In the following chapter Dubois examines, on the basis of his survey, the social factors and characteristics of the aspirants for an occupation in cultural management. In doing so he finds that these persons are mainly female, in the majority have a comparatively secure social background, often originate from families of academics and are equipped with a high educational capital. On top of that they frequently come out of an environment in which they early had the opportunity to socialize in a cultural way, as for example by getting private teaching lessons in music instruments or by being member of a theatre group.
 
The third part of the work finally deals with backgrounds, motives and triggers that influenced the survey participants in their decision for cultural management as an occupation. At this point Dubois explains the arguments for his central thesis, which he already puts forward in the course of the introduction: My hypothesis is that it does not operate through direct prescriptions leading to specific career choices, but rather through more diffuse but nevertheless insistent incentives (p. 8). His study shows that a complex interaction of socialization processes and individual imaginations leads to the desire for a career in the cultural sector. In spite of the awareness of the comparatively low payment, the tendency to rather difficult job prospects and the partially arduous working conditions for the majority this is a conscious and determined decision. Factors that play a role in the process are amongst others: private interest in arts in general, the desire for social mobility, finding an alternative between an artistic and teaching activity or the prospect of an open, preferably non-determined and varied career.
 
Finally, Dubois points out further reasons for a career aspiration in cultural management resulting from a broader social context. Thus, many of his study participants understand cultural work as an expression of self-fulfillment, freedom and satisfaction, because it gives them the feeling of doing something for the public welfare and acting for a higher purpose in life. Thereby, at the same time, they distance themselves from pure economically orientated occupational fields. A career in cultural management by that becomes a personal self-realization project, all in the sense of the central concepts of neo-capitalism.
 
Anti-conformism and individual idealism what follows?
 
The lecture of this book seems to make sense and to be revealing especially for (potential) prospective cultural managers. The analysis discloses problems and weaknesses of culture as an occupational field, which the interested parties should prepare for and which they should deal with from the beginning on as for example the flabbiness of the official job titles, which are not, as in contrast to other sectors, fully differentiated. This on the one hand holds out hope of a potentially diverse area of deployment for the future workday life. On the other hand it leads to the situation that career entrants only hardly can develop a clear profile for specialised functions. Thus, they might be equipped with a broad range of professional competences, but they are not positioned to be able to evaluate and to convey which functions they are really suited for.
 
In regard to future application letters for cultural institutions it is also worth to take a closer look at the statements of the study participants regarding their motivation for working in cultural management. Dubois examines these critically ("youthful naivety or the clichés of the biographical illusion", p.67), because often these self-framed qualities and individual references to culture seem more like standardised self-presentations rather than profound and reasonable explanations.
 
In addition to the social factors that play a role in the choice of a profession in cultural management, the chapter also illustrates important trends in human resource development.

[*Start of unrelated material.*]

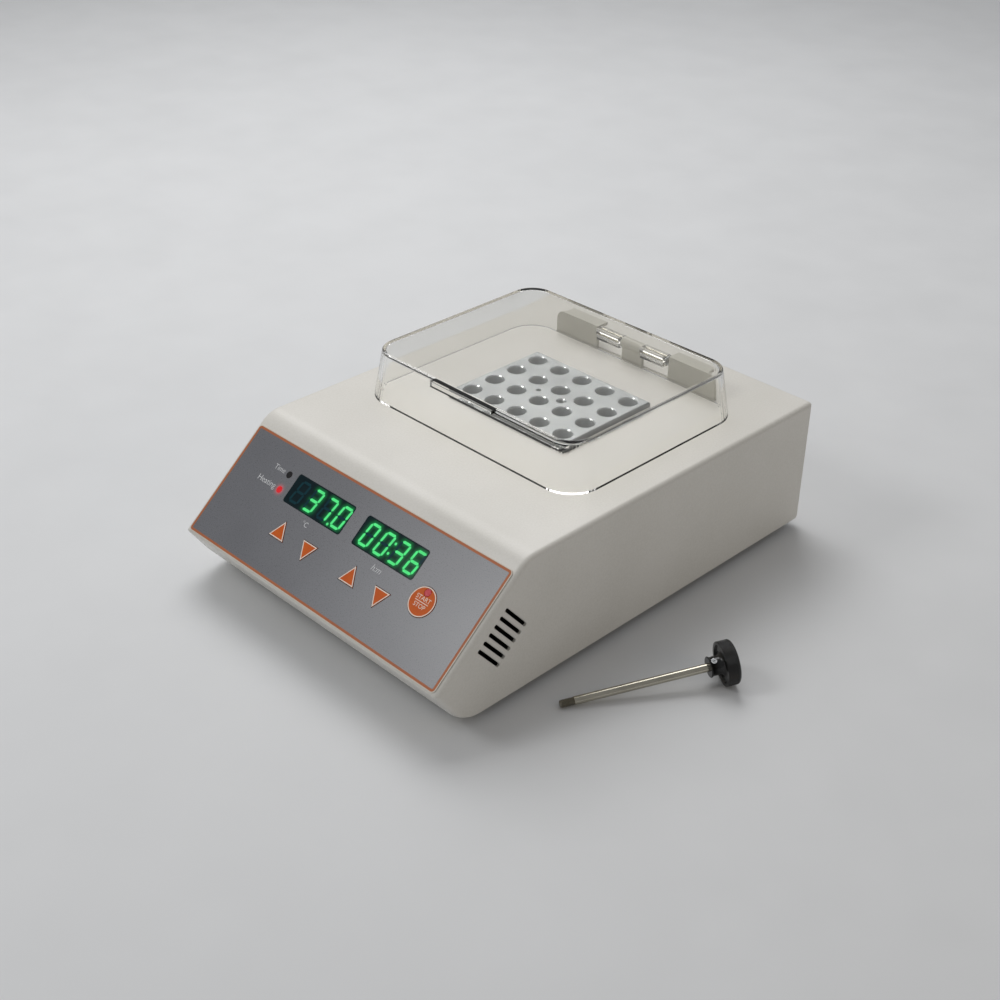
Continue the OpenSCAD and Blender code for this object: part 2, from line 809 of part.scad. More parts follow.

Dubois findings make it clear that the diversification of the audience required by cultural institutions can hardly be successful if the majority of their staff originates from academic families with a (high) cultural education. They simply cannot put themselves in the position of the living conditions of socially disadvantaged people or groups of society belonging to minorities and therefore in their work they reflect as it is also criticised again and again especially their own expectations of culture and cultural mediation.
 
Also for practicing cultural managers such a retrospective reflection of their own motives for working in the cultural sector can be profitable as for example in respect of their own self-understanding. However, for a full comprehensibility of all of Dubois established theses knowledge of social science analysis methods and sociological basic concepts, such as Pierre Bourdieu terminus of the cultural capital, will be very helpful, if not even a requirement.
 
Conclusion
 
Dubois himself underlines in his conclusion that it is not his concern to create a link between the triggers for a career in arts management and the practicability of the own endeavour in the cultural labour market. Nevertheless, he clearly points out the reasons for challenges and potential disappointments on this way. He therefore does not give any conclusions whether establishing cultural management as an academic field and the professionalisation of training in cultural management led to the situation that graduates achieved the occupational positions they aimed for and their expectations have been met. But it creates the basis for an advanced self-understanding of the professions well as further investigations about the job description cultural management.
 
Dubois' findings relate to a study carried out in France. Our experience as a German recruitment consultancy specialised in staffing in the field of cultural management, however, shows that his observations may also refer to the situation in other European countries and that overlaps definitely exist. His results thus assume a broader importance for both aspiring cultural managers as well as HR managers in the local cultural scene.